Phase P — Pattern: Signal vs Noise Thresholds

A single user saying a feature is confusing is a complaint. Three independent users hitting the same wall is a signal. Five is a mandate.

3
Minimum Signal
Same friction point, same segment type, independent interviews. Log it, watch for more. Don't act yet.
5
Act Threshold
Five corroborating instances. Bring to roadmap review. Correlate with behavioural data before committing a fix.
8+
Escalate Immediately
Systemic. This is affecting a category of users, not individuals. Escalate, size the ARR at risk, and prioritise above the current sprint.
Phase F — Fix: Pattern to Priority

Classify each confirmed pattern into a fix type. This determines which team owns it and what the right response looks like.

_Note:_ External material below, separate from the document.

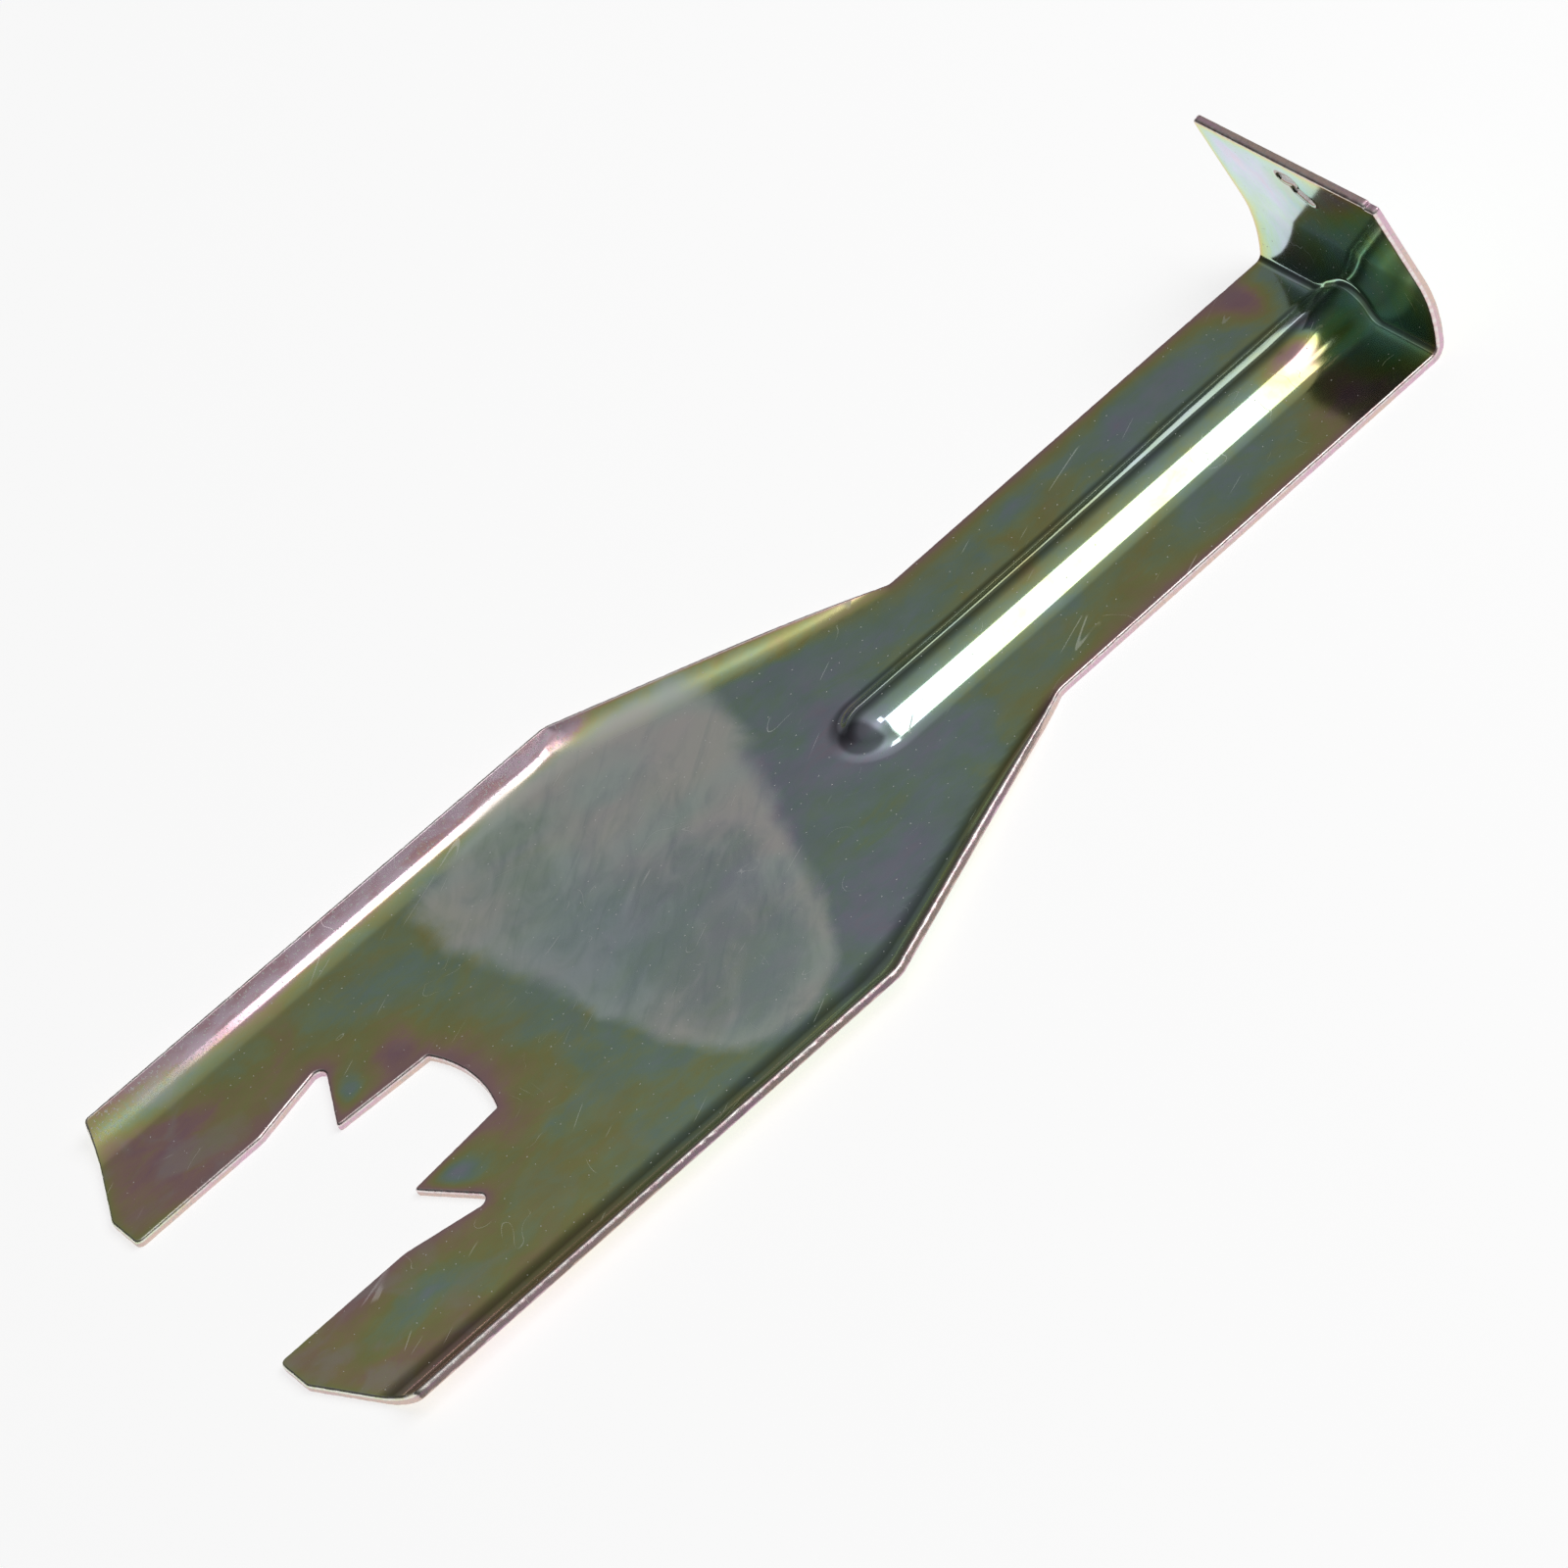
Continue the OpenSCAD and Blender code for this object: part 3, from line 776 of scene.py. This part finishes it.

Pattern Segment likely Fix type Typical owner Wrong response
Drop-off at the same onboarding step across Ghosts Ghost UX / Flow Product + Design Adding a help article at that step
Activation milestone never reached despite multiple sessions Ghost / Misled UX / Onboarding Product + Growth Sending a "tips" email sequence
Users who activated churn when they hit a specific feature ceiling Switcher Feature Gap Product Better documentation of workarounds
Churners from one specific campaign or sales source Misled Messaging Fix Marketing / Sales Enablement Adding a product feature to match the promise
Explorers who never intended to buy but consumed trial quota Explorer ICP Filtering Marketing / RevOps Improving onboarding for non-buyers
The accountability question before shipping a fix
For every pattern-driven fix, state: "If we ship this and the churn rate for this segment does not improve within 60 days, what do we look at next?" If you can't answer that, you don't have a fix — you have a guess dressed up as a fix.